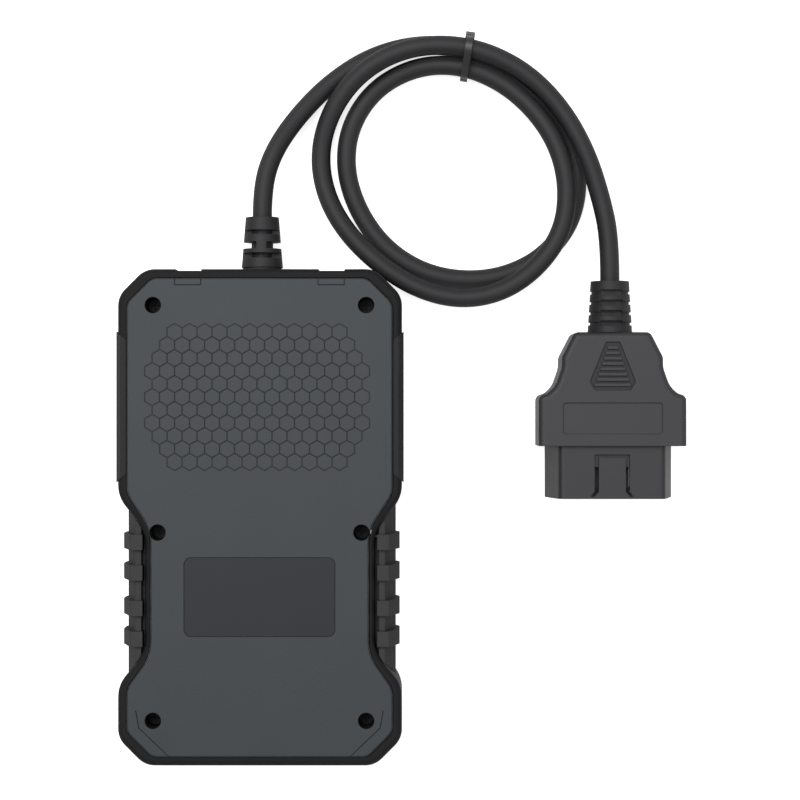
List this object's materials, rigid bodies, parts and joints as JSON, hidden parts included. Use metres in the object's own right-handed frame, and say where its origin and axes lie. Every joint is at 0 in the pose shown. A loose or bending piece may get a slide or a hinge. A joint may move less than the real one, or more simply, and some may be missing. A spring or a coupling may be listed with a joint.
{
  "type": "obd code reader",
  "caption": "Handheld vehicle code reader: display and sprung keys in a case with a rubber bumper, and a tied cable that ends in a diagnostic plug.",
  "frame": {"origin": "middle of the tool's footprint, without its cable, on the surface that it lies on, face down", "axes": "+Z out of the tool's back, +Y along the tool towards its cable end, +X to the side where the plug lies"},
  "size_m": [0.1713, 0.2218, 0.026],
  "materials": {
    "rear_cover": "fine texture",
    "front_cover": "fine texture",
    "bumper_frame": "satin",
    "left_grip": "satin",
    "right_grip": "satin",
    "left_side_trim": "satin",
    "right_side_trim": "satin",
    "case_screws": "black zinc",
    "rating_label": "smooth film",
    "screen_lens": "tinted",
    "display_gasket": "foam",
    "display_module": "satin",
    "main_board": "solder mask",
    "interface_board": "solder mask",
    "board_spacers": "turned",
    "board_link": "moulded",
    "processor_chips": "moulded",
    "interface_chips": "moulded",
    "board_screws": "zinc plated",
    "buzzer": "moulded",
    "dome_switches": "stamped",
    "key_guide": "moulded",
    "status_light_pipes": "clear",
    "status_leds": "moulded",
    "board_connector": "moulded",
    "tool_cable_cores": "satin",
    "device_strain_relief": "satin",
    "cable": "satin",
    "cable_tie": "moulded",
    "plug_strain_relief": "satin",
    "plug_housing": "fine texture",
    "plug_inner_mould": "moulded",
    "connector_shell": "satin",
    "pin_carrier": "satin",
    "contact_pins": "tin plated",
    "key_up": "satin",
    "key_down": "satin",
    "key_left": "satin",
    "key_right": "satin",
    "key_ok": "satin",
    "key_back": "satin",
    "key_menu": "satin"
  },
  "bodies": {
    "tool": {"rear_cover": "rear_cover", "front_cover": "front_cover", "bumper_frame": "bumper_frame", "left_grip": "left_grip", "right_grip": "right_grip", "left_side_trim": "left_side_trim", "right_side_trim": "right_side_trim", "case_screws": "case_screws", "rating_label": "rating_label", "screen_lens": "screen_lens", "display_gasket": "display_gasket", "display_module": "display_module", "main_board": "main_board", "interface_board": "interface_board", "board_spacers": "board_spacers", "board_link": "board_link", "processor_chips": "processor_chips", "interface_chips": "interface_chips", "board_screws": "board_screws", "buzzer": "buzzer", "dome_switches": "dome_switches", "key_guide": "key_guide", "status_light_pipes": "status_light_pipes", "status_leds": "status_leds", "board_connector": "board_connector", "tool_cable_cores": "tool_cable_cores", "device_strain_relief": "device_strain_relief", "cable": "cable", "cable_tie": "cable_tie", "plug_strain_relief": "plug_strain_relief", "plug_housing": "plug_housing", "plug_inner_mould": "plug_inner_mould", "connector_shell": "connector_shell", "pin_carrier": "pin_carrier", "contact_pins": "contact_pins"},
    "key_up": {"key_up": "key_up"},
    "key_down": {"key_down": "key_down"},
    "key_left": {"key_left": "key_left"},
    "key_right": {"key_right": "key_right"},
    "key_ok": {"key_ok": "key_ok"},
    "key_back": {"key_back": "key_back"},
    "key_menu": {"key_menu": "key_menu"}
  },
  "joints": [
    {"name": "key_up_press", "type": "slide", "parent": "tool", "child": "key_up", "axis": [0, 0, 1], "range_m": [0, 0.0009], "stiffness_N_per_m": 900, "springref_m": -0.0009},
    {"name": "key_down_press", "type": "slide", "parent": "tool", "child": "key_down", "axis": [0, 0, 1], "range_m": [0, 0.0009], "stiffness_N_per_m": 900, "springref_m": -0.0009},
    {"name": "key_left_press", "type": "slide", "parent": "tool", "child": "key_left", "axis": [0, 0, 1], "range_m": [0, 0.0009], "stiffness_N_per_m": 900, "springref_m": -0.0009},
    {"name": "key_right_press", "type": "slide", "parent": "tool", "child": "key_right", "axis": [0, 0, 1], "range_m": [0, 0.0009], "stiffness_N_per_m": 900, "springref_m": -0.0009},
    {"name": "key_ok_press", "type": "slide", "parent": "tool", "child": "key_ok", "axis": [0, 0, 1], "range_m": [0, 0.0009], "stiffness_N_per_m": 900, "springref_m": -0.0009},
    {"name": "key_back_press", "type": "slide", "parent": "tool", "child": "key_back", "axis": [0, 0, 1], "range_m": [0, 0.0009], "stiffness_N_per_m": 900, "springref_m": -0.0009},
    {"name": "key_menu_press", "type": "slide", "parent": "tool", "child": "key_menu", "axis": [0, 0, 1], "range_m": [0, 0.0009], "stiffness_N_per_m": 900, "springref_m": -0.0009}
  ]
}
* * * * * * * * *
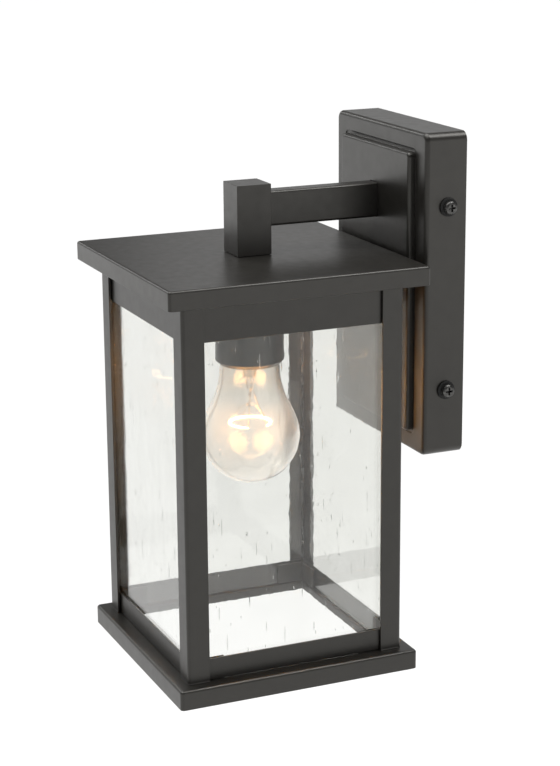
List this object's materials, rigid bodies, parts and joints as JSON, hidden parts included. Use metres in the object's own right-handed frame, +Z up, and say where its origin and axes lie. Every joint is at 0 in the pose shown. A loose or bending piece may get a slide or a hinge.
* * * * * * * * *
Exercise: Figure out how many lines of the data above include "materials", then give the number and nothing more.

Written solution: 3